Set down only the lines running from the one with "obj.matrix_world = world" to the one with "rng = np.random.default_rng(11)", both lines included, exactly as they stand, please.

→ Extracted entries
- - - - -

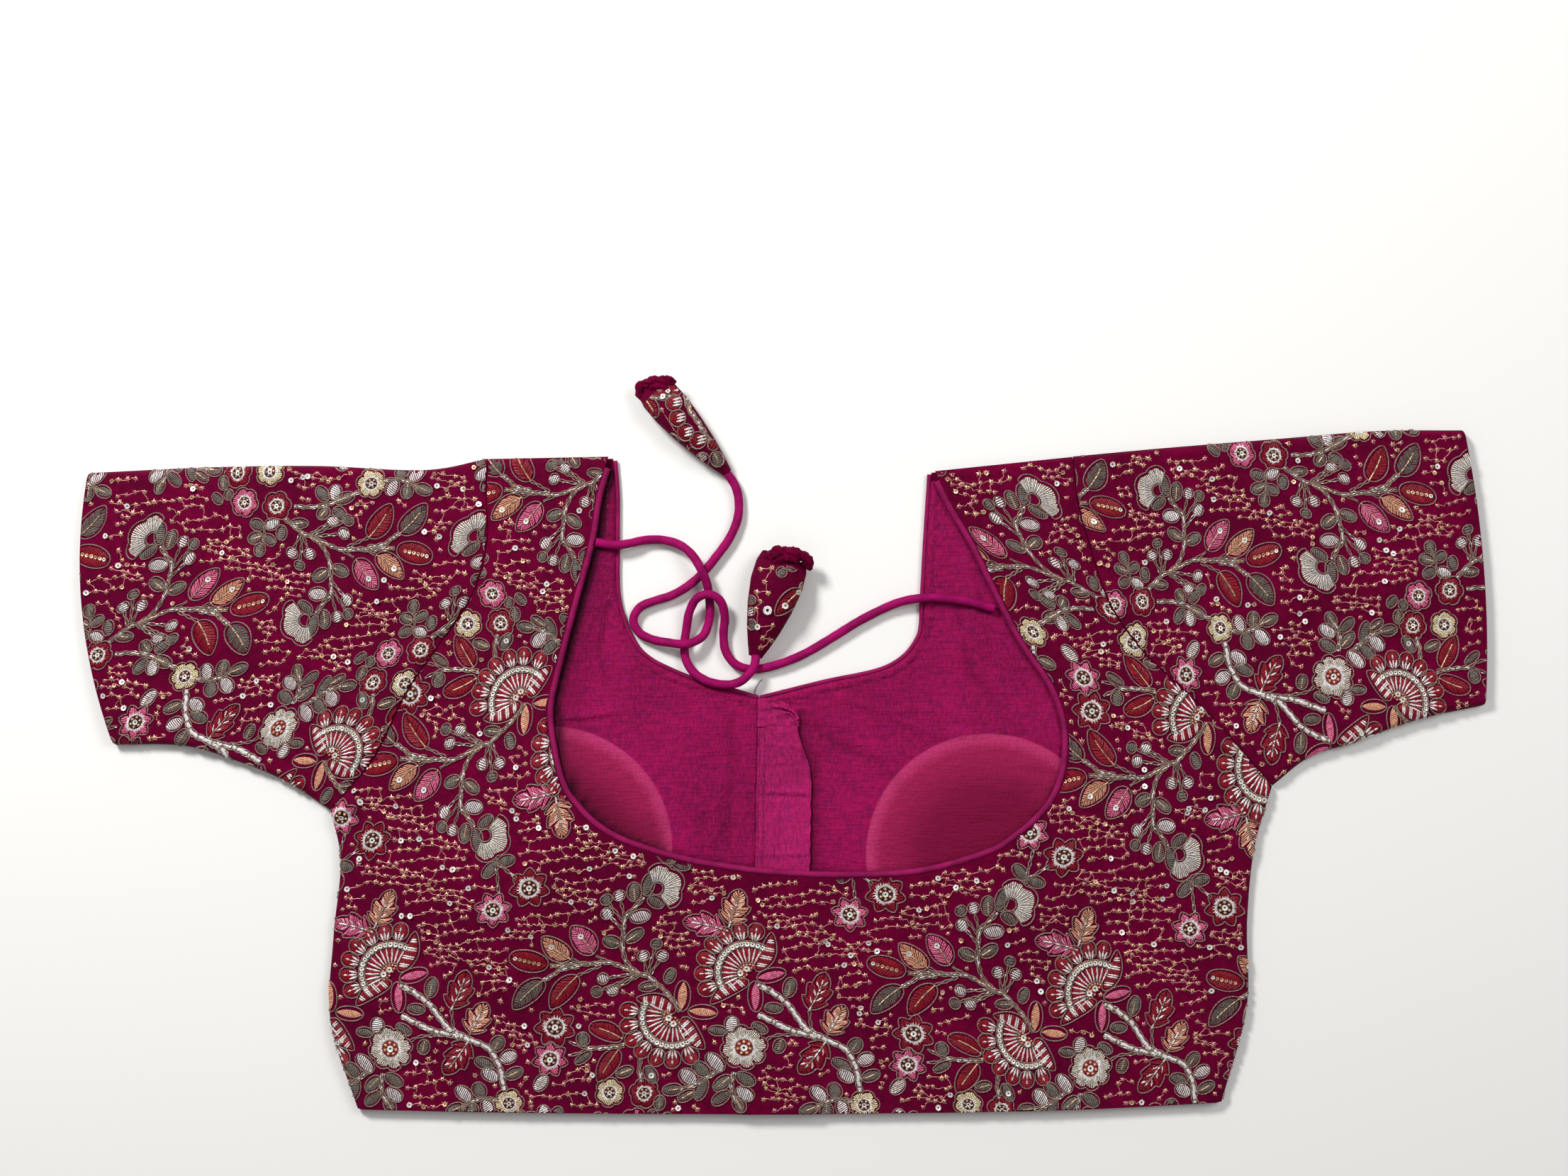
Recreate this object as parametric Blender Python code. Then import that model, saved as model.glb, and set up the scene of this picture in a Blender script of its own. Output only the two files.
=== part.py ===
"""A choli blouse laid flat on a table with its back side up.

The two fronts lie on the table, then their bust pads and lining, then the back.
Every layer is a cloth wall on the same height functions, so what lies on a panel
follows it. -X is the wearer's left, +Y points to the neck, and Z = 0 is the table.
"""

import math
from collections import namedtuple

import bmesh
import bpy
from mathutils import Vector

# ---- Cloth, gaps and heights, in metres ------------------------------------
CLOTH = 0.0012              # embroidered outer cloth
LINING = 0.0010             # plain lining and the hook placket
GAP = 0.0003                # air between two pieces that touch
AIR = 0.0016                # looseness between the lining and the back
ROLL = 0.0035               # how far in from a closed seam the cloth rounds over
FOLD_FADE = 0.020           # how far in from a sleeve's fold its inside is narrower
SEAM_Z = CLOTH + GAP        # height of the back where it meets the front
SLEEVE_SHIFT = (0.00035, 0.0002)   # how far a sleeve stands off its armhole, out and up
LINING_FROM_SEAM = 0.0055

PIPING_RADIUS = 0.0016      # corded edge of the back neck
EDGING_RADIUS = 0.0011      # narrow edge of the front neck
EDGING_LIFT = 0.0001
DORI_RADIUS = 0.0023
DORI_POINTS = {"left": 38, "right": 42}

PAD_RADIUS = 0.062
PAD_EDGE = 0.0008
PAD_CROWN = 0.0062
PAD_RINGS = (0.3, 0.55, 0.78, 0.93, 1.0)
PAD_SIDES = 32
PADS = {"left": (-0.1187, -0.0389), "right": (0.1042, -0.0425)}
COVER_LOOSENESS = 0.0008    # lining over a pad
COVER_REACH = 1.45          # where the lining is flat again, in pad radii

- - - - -

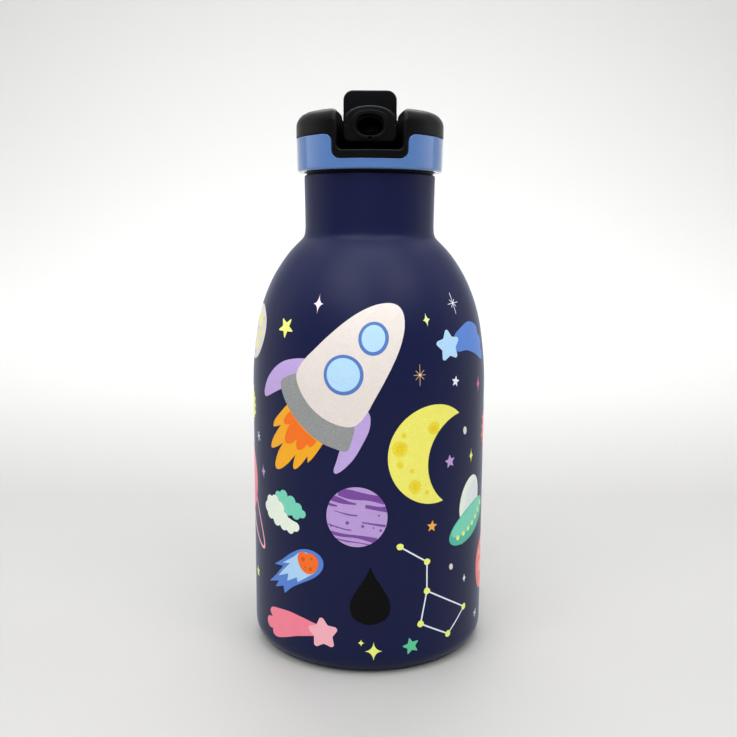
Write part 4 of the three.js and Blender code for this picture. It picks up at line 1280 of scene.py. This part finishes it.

- - - - -

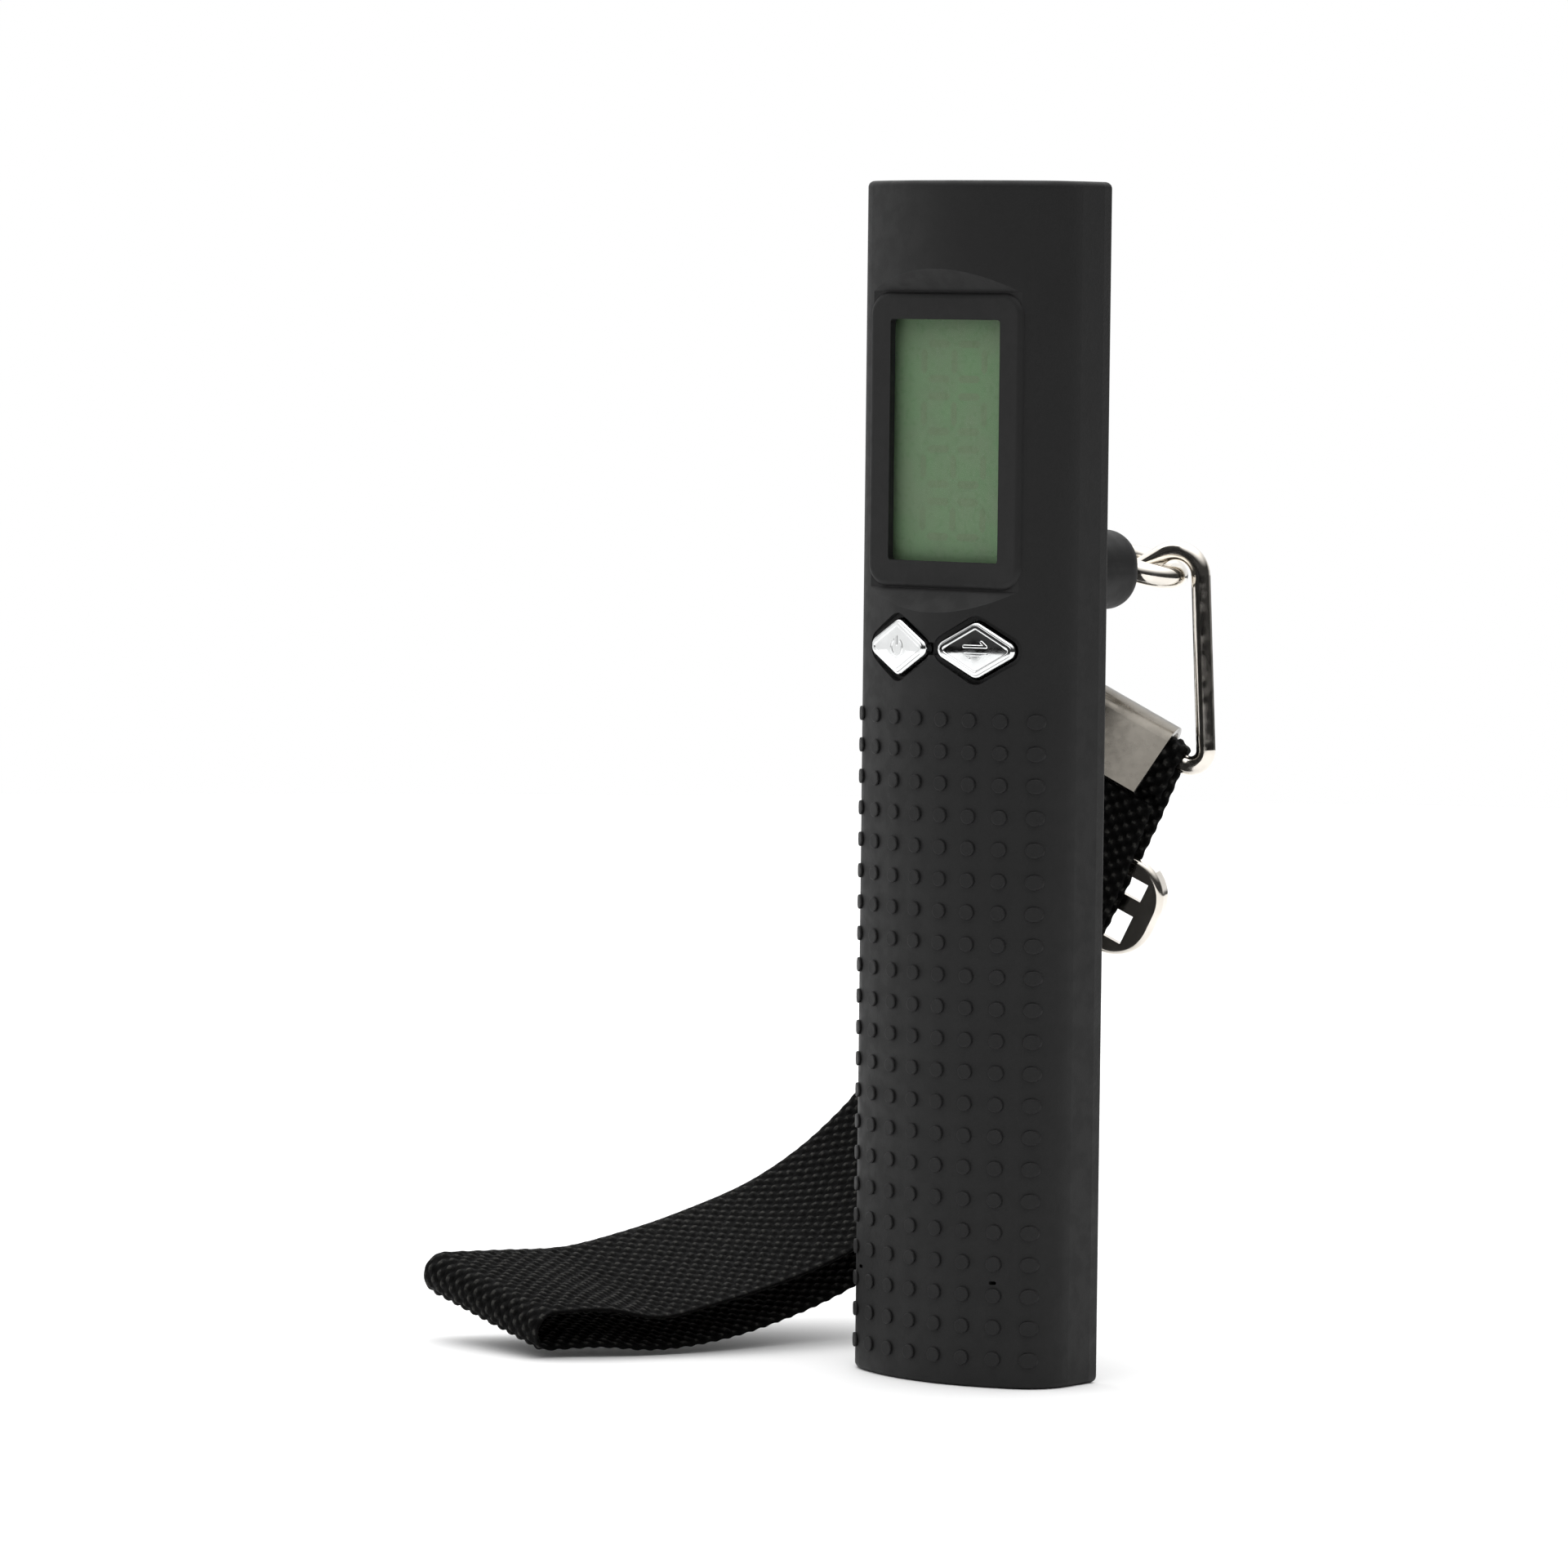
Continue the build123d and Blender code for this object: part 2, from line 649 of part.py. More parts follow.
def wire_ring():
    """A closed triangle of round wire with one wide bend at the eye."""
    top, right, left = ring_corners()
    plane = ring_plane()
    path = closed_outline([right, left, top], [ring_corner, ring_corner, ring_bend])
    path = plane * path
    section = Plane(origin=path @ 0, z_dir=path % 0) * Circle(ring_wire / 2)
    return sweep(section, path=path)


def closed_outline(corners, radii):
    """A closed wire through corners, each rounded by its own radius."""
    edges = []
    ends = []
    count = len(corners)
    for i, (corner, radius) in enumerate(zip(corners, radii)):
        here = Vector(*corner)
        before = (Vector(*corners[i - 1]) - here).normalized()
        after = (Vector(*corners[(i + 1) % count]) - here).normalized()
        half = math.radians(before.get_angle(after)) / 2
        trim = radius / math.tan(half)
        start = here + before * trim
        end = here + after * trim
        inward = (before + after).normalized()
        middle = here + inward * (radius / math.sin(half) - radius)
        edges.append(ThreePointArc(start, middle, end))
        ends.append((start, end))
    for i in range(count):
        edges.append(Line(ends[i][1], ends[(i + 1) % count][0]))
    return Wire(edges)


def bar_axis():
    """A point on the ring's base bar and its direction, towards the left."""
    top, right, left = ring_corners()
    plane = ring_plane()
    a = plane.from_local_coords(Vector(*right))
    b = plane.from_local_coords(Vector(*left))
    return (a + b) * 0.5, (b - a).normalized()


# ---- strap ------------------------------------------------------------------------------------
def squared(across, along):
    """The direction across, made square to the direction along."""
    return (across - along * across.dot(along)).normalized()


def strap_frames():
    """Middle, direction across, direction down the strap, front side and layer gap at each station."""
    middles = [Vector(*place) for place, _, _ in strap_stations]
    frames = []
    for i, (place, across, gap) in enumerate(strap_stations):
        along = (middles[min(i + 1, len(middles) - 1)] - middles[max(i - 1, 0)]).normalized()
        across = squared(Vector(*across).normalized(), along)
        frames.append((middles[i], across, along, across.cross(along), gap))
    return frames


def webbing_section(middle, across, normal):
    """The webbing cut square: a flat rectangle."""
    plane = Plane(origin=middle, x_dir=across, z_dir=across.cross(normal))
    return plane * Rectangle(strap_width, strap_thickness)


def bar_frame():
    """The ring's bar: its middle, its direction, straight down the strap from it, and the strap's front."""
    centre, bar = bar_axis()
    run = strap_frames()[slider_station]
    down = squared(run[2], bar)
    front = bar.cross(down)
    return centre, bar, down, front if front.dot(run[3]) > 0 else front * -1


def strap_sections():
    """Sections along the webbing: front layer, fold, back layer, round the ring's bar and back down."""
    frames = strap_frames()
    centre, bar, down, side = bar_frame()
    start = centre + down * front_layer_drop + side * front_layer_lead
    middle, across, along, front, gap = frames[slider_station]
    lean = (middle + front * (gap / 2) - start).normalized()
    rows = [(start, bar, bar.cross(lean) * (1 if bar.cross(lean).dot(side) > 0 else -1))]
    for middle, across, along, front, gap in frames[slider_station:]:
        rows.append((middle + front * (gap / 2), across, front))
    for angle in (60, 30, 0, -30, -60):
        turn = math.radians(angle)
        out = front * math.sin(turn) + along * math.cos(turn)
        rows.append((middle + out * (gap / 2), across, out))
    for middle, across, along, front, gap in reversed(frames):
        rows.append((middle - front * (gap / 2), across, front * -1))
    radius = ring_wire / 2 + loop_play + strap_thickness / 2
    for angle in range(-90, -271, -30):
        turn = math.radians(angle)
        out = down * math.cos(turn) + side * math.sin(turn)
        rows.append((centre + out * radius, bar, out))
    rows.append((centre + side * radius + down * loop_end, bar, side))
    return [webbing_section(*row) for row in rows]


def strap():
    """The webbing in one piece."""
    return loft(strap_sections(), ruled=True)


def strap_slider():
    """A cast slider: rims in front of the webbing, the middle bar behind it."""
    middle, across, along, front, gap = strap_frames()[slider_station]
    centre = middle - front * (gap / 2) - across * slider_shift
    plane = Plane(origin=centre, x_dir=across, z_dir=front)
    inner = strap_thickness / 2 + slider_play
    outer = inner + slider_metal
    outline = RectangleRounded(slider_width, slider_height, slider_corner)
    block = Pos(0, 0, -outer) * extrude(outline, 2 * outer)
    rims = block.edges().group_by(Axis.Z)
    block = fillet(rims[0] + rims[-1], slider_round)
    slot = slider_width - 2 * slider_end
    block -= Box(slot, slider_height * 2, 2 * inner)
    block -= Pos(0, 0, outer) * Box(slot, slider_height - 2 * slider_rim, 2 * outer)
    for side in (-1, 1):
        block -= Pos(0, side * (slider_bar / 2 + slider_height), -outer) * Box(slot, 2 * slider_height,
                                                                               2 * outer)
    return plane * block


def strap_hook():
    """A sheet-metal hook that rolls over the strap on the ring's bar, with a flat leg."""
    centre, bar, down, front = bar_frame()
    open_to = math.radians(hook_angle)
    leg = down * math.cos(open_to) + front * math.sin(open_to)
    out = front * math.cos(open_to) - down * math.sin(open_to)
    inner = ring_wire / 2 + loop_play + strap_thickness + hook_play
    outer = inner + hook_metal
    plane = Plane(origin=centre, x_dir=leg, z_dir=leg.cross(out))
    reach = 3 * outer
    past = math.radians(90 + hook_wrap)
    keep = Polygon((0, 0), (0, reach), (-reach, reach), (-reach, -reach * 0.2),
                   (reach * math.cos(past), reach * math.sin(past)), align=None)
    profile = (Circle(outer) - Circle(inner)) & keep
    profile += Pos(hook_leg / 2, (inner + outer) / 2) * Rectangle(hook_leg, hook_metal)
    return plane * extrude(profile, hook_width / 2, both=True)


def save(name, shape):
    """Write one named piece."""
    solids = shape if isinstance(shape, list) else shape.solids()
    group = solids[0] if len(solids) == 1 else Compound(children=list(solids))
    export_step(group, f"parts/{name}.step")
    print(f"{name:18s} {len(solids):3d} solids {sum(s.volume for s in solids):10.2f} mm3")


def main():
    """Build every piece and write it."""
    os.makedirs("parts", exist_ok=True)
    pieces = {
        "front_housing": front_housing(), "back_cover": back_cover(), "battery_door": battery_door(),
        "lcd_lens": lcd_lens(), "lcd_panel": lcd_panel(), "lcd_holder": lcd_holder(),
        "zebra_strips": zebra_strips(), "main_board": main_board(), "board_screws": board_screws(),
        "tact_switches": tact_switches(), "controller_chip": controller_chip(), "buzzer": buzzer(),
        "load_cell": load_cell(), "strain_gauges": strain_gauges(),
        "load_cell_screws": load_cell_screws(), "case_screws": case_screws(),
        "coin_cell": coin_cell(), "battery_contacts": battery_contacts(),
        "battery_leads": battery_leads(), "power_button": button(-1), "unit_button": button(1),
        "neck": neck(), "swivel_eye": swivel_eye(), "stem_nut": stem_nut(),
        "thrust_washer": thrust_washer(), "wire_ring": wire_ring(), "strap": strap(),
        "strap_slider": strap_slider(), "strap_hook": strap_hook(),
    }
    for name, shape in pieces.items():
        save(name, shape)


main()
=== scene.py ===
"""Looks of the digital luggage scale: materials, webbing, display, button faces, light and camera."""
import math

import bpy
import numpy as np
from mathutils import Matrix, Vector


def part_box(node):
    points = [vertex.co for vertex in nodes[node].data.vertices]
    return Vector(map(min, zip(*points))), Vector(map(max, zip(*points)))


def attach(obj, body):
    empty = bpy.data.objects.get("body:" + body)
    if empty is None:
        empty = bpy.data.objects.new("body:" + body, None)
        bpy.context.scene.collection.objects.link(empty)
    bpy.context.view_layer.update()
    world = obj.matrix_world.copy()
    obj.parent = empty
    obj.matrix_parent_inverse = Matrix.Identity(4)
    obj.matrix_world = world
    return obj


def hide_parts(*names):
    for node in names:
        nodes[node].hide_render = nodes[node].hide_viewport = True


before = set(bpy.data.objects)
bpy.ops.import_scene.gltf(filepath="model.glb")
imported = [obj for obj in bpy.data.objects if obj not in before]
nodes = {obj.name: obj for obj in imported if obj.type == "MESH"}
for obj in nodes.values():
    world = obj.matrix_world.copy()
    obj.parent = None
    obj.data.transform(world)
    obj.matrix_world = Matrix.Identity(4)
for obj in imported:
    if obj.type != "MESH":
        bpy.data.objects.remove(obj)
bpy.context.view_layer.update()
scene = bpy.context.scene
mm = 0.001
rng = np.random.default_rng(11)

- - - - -

→ Solution to this exercise
    obj.matrix_world = world
    return obj


def hide_parts(*names):
    for node in names:
        nodes[node].hide_render = nodes[node].hide_viewport = True


before = set(bpy.data.objects)
bpy.ops.import_scene.gltf(filepath="model.glb")
imported = [obj for obj in bpy.data.objects if obj not in before]
nodes = {obj.name: obj for obj in imported if obj.type == "MESH"}
for obj in nodes.values():
    world = obj.matrix_world.copy()
    obj.parent = None
    obj.data.transform(world)
    obj.matrix_world = Matrix.Identity(4)
for obj in imported:
    if obj.type != "MESH":
        bpy.data.objects.remove(obj)
bpy.context.view_layer.update()
scene = bpy.context.scene
mm = 0.001
rng = np.random.default_rng(11)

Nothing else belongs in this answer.